Craig Arnold and colleagues study energy storage systems, particularly for use with renewable energy. This past year the researchers have been studying the amount of energy stored in commercially available batteries in response to variable rates of charge and discharge. Energy harvesting systems like wind and solar generators or regenerative braking in cars deliver power in a very non-constant manner. Therefore, when one tries to store this energy, one has to consider the effects of variable rates on the efficiency of charge storage in batteries. Traditional measures of battery efficiency are based on constant charge and constant discharge, but to truly meet the demands of alternative energy and electric vehicles, the effects of variations in charging and discharging must be understood.
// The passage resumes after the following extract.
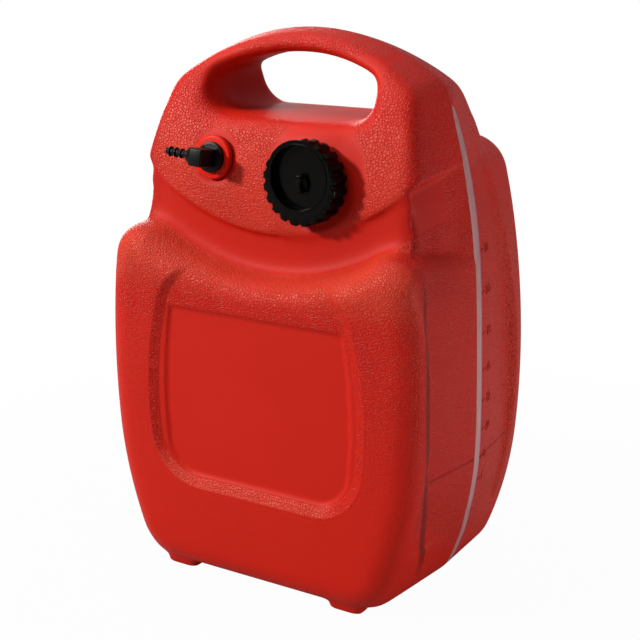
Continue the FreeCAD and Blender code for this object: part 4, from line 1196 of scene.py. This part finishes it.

Battery discharge efficiency is known to decrease with increasing power, i.e., the faster one tries to pull energy out of a battery, the less energy the system can provide. This relation is known as the Ragone relation between power and energy density. The Arnold Group has modeled a similar but critically important trade-off – between charging power and battery storage efficiency. The team found good agreement with experimental measurements in lithium-ion batteries in their simulations, in contrast to traditional resistance-only models that fail to reproduce the dramatic fall-off in storage efficiency at high powers (Figure 4).

Efficiency loss at large charging rates is found to result from internal losses as well as premature arrival at voltage limits which are a practical safety feature in all battery systems. The latter effect was found to have a greater impact on battery charging as compared to discharge, which is a significant interpretation of how the way a battery is used affects its storage capacity. These results represent a first step toward determining the projected efficiency of a complete storage system operating over a wide range of charging powers and will help improve the design of such systems.

The group has further initiated a set of experiments to determine the effect of variable wind turbine input on the lifespan of four different battery chemistries. The results of this aging experiment will allow for improved design of battery storage systems for small-scale wind energy storage and offer insight into the effects of variability on battery degradation.

Figure 4. Battery storage efficiencies calculated from simulations and experiments. Battery storage efficiency is lower when charging versus discharging (blue versus red shapes). Simulations using traditional techniques (labeled “resistance only models”) do not accurately represent the amount of energy stored in the batteries, but the Arnold Group’s simulations match the measured data well.